The cutie was a commie. Admittedly, I don’t know that for a fact, but I think it’s a reasonable guess based on his reading material and musical tastes. The books were big, fat, serious ones, the kind that people don’t read unless they’re motivated. The musical tastes… well, he first took note of me when I said something that indicated we might have overlapping musical tastes. Which I suppose we do, if you subtract the more obviously political stuff. For now, I’m assuming he is a flat-out Marxist.

Don’t get me wrong, some of my best friends are pinkos, the rest are anarchists, various flavors of socialist and whatnot. A true Marxist is rarity, but, you see, he had this smile. The cliché is to say that his smile made me “weak at the knees,” although the weakness was definitely located a foot and a half higher than that, and it wasn’t weak so much as wet. Every time he smiled, and I mean every time dammit, my rational, logical mind, which was busy trying to feed my mouth something half-way intelligent to say about art, or literature, or music, (After all, we’re not just talking about any old cutie, but a cutie with very large… books.) was interrupted by that primal part of the brain – you know that part that’s not well-connected to the language part of the brain. So, just as I was formulating some brilliant, or at least coherent, observation about the subject at hand, he’d smile and that other side of my brain would start redirecting my attention to how much I would like to touch him, specifically, how much I would like to get inside his pants. But even putting it that way implies a higher level of thinking than was actually going on. It would be more accurate to say that every time he smiled a gorilla jumped up and down in my brain shouting, “Cock!”

That would cause stammering and stumbling which I played off by asking if he had an opinion. He smiles easily and I must have seemed very interested in his… opinions. After all, not only were the books large, but they looked rather hard. One would expect such a man to have opinions worth exploring.
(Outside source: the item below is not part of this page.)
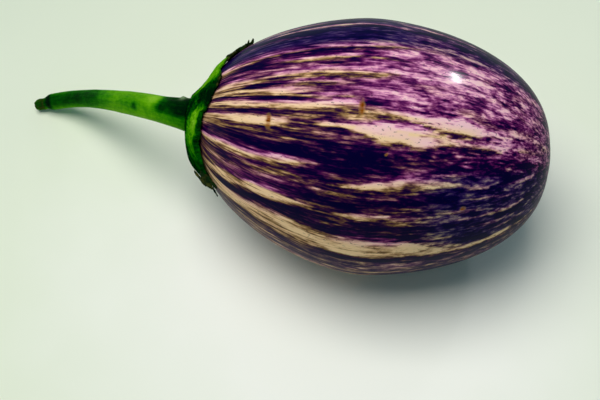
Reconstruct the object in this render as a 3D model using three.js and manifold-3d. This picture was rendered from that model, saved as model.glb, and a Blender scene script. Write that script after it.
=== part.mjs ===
// An eggplant with its calyx and stalk, picked and lying on its side. Millimetres, +Z up.
// +X runs along the fruit to its blossom end. The origin is the centre of the small flat
// spot on which the fruit rests.

import * as THREE from 'three';
import Module from 'manifold-3d';
import { mergeVertices } from 'three/addons/utils/BufferGeometryUtils.js';

// ---- Driving dimensions -------------------------------------------------------------

// The fruit before it is bent is round, and widest over the origin. At a share u of the reach
// from there to an end its radius is BELLY_RADIUS * (1 - u ** taper) ** bluntness.
const BELLY_RADIUS = 42.25;
const SHOULDER = { reach: 56, taper: 1.6, bluntness: 0.45 };
const BLOSSOM_END = { reach: 60.2, taper: 1.8, bluntness: 0.4 };
const OUTLINE_SPANS = 7;       // between the widest place and either end
const AXIS_HEIGHT = 41.6;      // axis of the fruit above the table, a little under its radius
const LEAN_START = 4.5;        // towards the stem from here, the fruit bends sideways
const LEAN_LENGTH = 60.5;      // from there to the middle of the shoulder
const LEAN_SIDEWAYS = 7.8;     // how far the shoulder has moved in +Y
const LEAN_TILT = 0.115;       // how far its sections have turned by then, in radians
const FRUIT_SIDES = 72;
const STATIONS_PER_SPAN = 3;

const SKIN_GAP = 0.3;          // clear space between the calyx and the skin
const CALYX_THICKNESS = 1;
const CALYX_RIM_THICKNESS = 0.7;
const CALYX_REACH = 17;        // from the middle of the shoulder to the notches between lobes
const CALYX_SIDES = 72;
const CALYX_RINGS = 9;
const COLLAR_RADIUS = 6.2;     // the round boss that the stalk grows from
const COLLAR_FACE_X = -59.2;
const COLLAR_RINGS = 2;        // how many of the rings lie on its face
const FILLET_HEIGHT = 2.6;     // the slope from the boss down to the sepals
const FILLET_WIDTH = 7.4;
const SWELL_HEIGHT = 2.2;      // the fleshy fold on the side towards -Y
const SWELL_MIDDLE = 182;      // its angle in degrees

// Sepal lobes: middle and half width in degrees round the axis (0 is +Y, 90 is up), reach
// beyond the notches, how pointed they are, and how far the tip stands off the skin. The
// first two are one wide sepal and its tip, which is bent to the side.
const LOBES = [
  { middle: 84, halfWidth: 34, reach: 7.5, point: 0.5, lift: 0 },
  { middle: 50, halfWidth: 26, reach: 16, point: 1.2, lift: 0.4 },
  { middle: 132, halfWidth: 30, reach: 0.8, point: 1.2, lift: 0.2 },
  { middle: 192, halfWidth: 36, reach: 12, point: 1.2, lift: 1 },
  { middle: 272, halfWidth: 36, reach: 12, point: 1.2, lift: 0.5 },
  { middle: 336, halfWidth: 34, reach: 9, point: 1.2, lift: 0.5 },
];

const STEM_GAP = 0.3;          // clear space between the stalk and the collar
const STEM_SIDES = 20;
const STEM_STEPS = 34;
// Middle line of the stalk as a cubic Bezier curve: the collar, the two points that it heads
// for as it leaves and as it arrives, and the scar where it was picked.
const STEM_ROUTE = [[-59.5, 8, 41.7], [-78, 11, 41], [-104, 42, 6], [-124, 35, 2.8]];
// Its radius at a distance along that line: the foot, the taper, the neck and the scar.
const STEM_OUTLINE = [
  [0, 5.7], [3.5, 5.25], [8.5, 4.7], [19, 4.25], [30, 3.95], [47, 3.45], [61, 3.1],
  [73, 2.85], [76.4, 2.55], [77.6, 2.1], [79, 2.35], [81, 2.3], [82.6, 1.5],
];

// ---- Helpers ------------------------------------------------------------------------

const radians = THREE.MathUtils.degToRad;

/** The fruit's half outline, closed through its mirror image so that both poles are round. */
function fruitOutline() {
  const upper = [];
  for (let span = -OUTLINE_SPANS; span <= OUTLINE_SPANS; span += 1) {
    const end = span < 0 ? SHOULDER : BLOSSOM_END;
    const share = Math.abs(Math.sin(Math.PI / 2 * span / OUTLINE_SPANS));
    const radius = BELLY_RADIUS * (1 - share ** end.taper) ** end.bluntness;
    upper.push(new THREE.Vector3(Math.sign(span) * end.reach * share, radius, 0));
  }
  const lower = upper.slice(1, -1).reverse().map((p) => new THREE.Vector3(p.x, -p.y, 0));
  return new THREE.CatmullRomCurve3([...upper, ...lower], true, 'centripetal');
}

const outline = fruitOutline();
const outlineLength = outline.getLength();

/** From the straight fruit (place along the axis, radius, angle) to the leaning one. */
function lean(x, radius, angle) {
  const share = Math.max(0, (LEAN_START - x) / LEAN_LENGTH) ** 2;
  const across = radius * Math.cos(angle);
  return new THREE.Vector3(
    x + LEAN_TILT * share * across,
    LEAN_SIDEWAYS * share + across,
    radius * Math.sin(angle) + AXIS_HEIGHT,
  );
}

/** Moves every vertex of a lathe turned about Y: move(height, radius, angle) says where. */
function reshape(geometry, move) {
  const places = geometry.attributes.position;
  for (let i = 0; i < places.count; i += 1) {
    const [x, y, z] = [places.getX(i), places.getY(i), places.getZ(i)];
    const point = move(y, Math.hypot(x, z), Math.atan2(x, z));
    places.setXYZ(i, point.x, point.y, point.z);
  }
  return geometry;
}

/** The same shape with each corner held once, so that it closes. */
function closedBody(geometry) {
  geometry.deleteAttribute('normal');
  geometry.deleteAttribute('uv');
  const merged = mergeVertices(geometry, 1e-3);
  merged.computeVertexNormals();
  return merged;
}

function toManifold(wasm, geometry) {
  const vertProperties = new Float32Array(geometry.attributes.position.array);
  const triVerts = new Uint32Array(geometry.index.array);
  return new wasm.Manifold(new wasm.Mesh({ numProp: 3, vertProperties, triVerts }));
}

function fromManifold(solid) {
  const { vertProperties, triVerts } = solid.getMesh();
  const geometry = new THREE.BufferGeometry();
  geometry.setAttribute('position', new THREE.BufferAttribute(vertProperties, 3));
  geometry.setIndex(new THREE.BufferAttribute(triVerts, 1));
  geometry.computeVertexNormals();
  return geometry;
}

function addPart(group, name, geometry, color, roughness) {
  const material = new THREE.MeshStandardMaterial({ color, roughness, metalness: 0 });
  const mesh = new THREE.Mesh(geometry, material);
  mesh.name = name;
  group.add(mesh);
}

// ---- Fruit --------------------------------------------------------------------------

/** The egg-shaped berry, turned on its axis, bent, and cut flat where it rests. */
function makeFruit(wasm) {
  const stations = 2 * OUTLINE_SPANS * STATIONS_PER_SPAN;
  const half = outline.getPoints(2 * stations).slice(0, stations + 1);
  const profile = half.map((p) => new THREE.Vector2(Math.max(p.y, 0), p.x));
  profile[0].x = 0;
  profile[stations].x = 0;
  const turned = closedBody(reshape(new THREE.LatheGeometry(profile, FRUIT_SIDES), lean));
  const tableDepth = 20;
  const tableTop = new THREE.BoxGeometry(200, 200, tableDepth);
  tableTop.translate(0, 0, -tableDepth / 2);
  return fromManifold(toManifold(wasm, turned).subtract(toManifold(wasm, closedBody(tableTop))));
}

// ---- Calyx --------------------------------------------------------------------------

/** How far the calyx reaches from the middle of the shoulder, and its tip's lift, at an angle. */
function sepalAt(angle) {
  let reach = CALYX_REACH;
  let lift = 0;
  for (const lobe of LOBES) {
    const turn = radians(lobe.middle) - angle;
    const away = Math.abs(Math.atan2(Math.sin(turn), Math.cos(turn)));
    const share = Math.max(0, 1 - away / radians(lobe.halfWidth)) ** lobe.point;
    reach += lobe.reach * share;
    lift += lobe.lift * share;
  }
  return { reach, lift };
}

/** A place over the skin, before the fruit leans: along it from the shoulder, and above it. */
function overSkin(along, above) {
  const at = along / outlineLength;
  const foot = outline.getPointAt(at);
  const tangent = outline.getTangentAt(at);
  return { x: foot.x - tangent.y * above, radius: Math.max(0, foot.y + tangent.x * above) };
}

/** A cap of fused sepals over the shoulder, with a boss in its middle for the stalk. */
function makeCalyx() {
  // Its section on the lathe: x is the ring's number, y is 1 outside and 0 inside.
  const section = [];
  for (let ring = 0; ring <= CALYX_RINGS; ring += 1) {
    section.push(new THREE.Vector2(ring, 1));
  }
  for (let ring = CALYX_RINGS; ring >= 0; ring -= 1) {
    section.push(new THREE.Vector2(ring, 0));
  }
  const cap = new THREE.LatheGeometry(section, CALYX_SIDES);
  reshape(cap, (side, ring, angle) => {
    const isBoss = ring < COLLAR_RINGS + 0.5;
    const sepal = sepalAt(angle);
    const share = isBoss ? 0 : (ring - COLLAR_RINGS) / (CALYX_RINGS - COLLAR_RINGS);
    const along = isBoss
      ? COLLAR_RADIUS * ring / COLLAR_RINGS
      : THREE.MathUtils.lerp(COLLAR_RADIUS, sepal.reach, share);
    if (isBoss && side > 0.5) {
      return lean(COLLAR_FACE_X, along, angle);
    }
    const fillet = Math.max(0, 1 - (along - COLLAR_RADIUS) / FILLET_WIDTH) ** 2;
    const facing = Math.max(0, Math.cos(angle - radians(SWELL_MIDDLE))) ** 1.5;
    const swell = facing * Math.sin(Math.PI * share ** 0.7);
    const flesh = THREE.MathUtils.lerp(CALYX_THICKNESS, CALYX_RIM_THICKNESS, share);
    const thickness = flesh + FILLET_HEIGHT * fillet + SWELL_HEIGHT * swell;
    const standOff = SKIN_GAP + sepal.lift * share ** 3;
    const place = overSkin(along, standOff + side * thickness);
    return lean(place.x, place.radius, angle);
  });
  return closedBody(cap);
}

// ---- Stem ---------------------------------------------------------------------------

/** The stalk: turned straight, then bent along its route. */
function makeStem() {
  const route = new THREE.CubicBezierCurve3(...STEM_ROUTE.map((p) => new THREE.Vector3(...p)));
  const length = route.getLength();
  const taper = new THREE.CatmullRomCurve3(
    STEM_OUTLINE.map(([along, radius]) => new THREE.Vector3(radius, along, 0)),
    false, 'centripetal',
  );
  const side = taper.getPoints(STEM_STEPS).map((p) => new THREE.Vector2(p.x, p.y));
  const last = side[side.length - 1];
  const profile = [new THREE.Vector2(0, 0), ...side, new THREE.Vector2(0, last.y + 0.5)];
  const turned = new THREE.LatheGeometry(profile, STEM_SIDES);
  const up = new THREE.Vector3(0, 0, 1);
  reshape(turned, (along, radius, angle) => {
    const at = Math.min(1, (along + STEM_GAP) / length);
    const forward = route.getTangentAt(at);
    const across = new THREE.Vector3().crossVectors(up, forward).normalize();
    const over = new THREE.Vector3().crossVectors(forward, across);
    return route.getPointAt(at)
      .addScaledVector(across, radius * Math.cos(angle))
      .addScaledVector(over, radius * Math.sin(angle));
  });
  return closedBody(turned);
}

// ---- The eggplant -------------------------------------------------------------------

const wasm = await Module();
wasm.setup();

const group = new THREE.Group();
addPart(group, 'fruit', makeFruit(wasm), 0x5a2a5e, 0.3);
addPart(group, 'calyx', makeCalyx(), 0x2f6a12, 0.6);
addPart(group, 'stem', makeStem(), 0x3a7a14, 0.55);

export default group;
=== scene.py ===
import math

import bpy
import numpy as np
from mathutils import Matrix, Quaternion, Vector


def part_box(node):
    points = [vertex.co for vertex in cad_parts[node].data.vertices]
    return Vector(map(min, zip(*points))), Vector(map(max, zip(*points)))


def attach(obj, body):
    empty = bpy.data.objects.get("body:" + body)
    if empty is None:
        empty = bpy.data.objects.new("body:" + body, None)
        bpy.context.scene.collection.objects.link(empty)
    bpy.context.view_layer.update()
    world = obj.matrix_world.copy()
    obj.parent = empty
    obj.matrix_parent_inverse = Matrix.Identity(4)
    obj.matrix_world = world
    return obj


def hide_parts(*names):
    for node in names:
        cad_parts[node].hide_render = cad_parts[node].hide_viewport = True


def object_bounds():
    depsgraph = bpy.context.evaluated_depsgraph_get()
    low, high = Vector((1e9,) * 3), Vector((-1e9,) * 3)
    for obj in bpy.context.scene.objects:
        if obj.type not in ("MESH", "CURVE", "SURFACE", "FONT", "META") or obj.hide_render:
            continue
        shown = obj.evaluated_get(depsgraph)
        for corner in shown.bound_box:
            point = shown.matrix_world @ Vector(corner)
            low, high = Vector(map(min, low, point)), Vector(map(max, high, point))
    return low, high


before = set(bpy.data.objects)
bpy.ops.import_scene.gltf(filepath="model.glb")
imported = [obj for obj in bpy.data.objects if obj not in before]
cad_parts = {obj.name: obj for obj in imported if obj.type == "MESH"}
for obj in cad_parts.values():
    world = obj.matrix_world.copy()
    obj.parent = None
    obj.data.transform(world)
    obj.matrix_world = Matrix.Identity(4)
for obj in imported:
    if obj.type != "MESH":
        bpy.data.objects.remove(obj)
cad_low, cad_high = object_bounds()

MM = 0.001

# ---- Sizes shared with the part's source ----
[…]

So, about a week ago, I had, if I’m not mistaken, which I could be, two men flirting with me and I felt prettier than I have in about five years. One seemed to drop out of the picture for a reason I can’t account for, leaving me with Mr. Dimples. (To be honest, I don’t recall whether or not he had dimples, but that’s shorter than Mr. Serious-but-smiles-easily.)

For a couple of days, I was a little nervous because I think Mr. Dimples was assuming, with no encouragement from me, that I share his radical leanings. So I need to ask Mr. Dimples, “Do you think you could make it with Frankenstein?” Or, in this case, an anti-authoritarian liberal, which in my social world might as well be Frankenstein.

So this was the first time in several years that I have really had an overwhelming primal reaction to a potential lover and actually felt good about it, and I’m really hoping my damn opinions don’t get in the way. I’ve tried agreeing with the majority, and it just doesn’t add up in my head. I can’t make myself go along with it. The best I can do is avoid talking about it.

The good news is, I’m not much of a talker in bed. In fact, lovers have found that a little bit remarkable about me since I tend to run on at length outside of bed. Shockingly, a couple of people have been disappointed. Most, however, are relieved.

The bad news is, I gave him my phone number a few days ago and he hasn’t called, so maybe all my wondering if I was too far to the center for him was all for naught.

In any case, the likelihood that he would actually read this is close to nil, so I feel like I can be more open about it here than I was in front of a crowd. I’m pretty sure I adequately communicated my desire for him to call. So, everyone, keep your fingers crossed.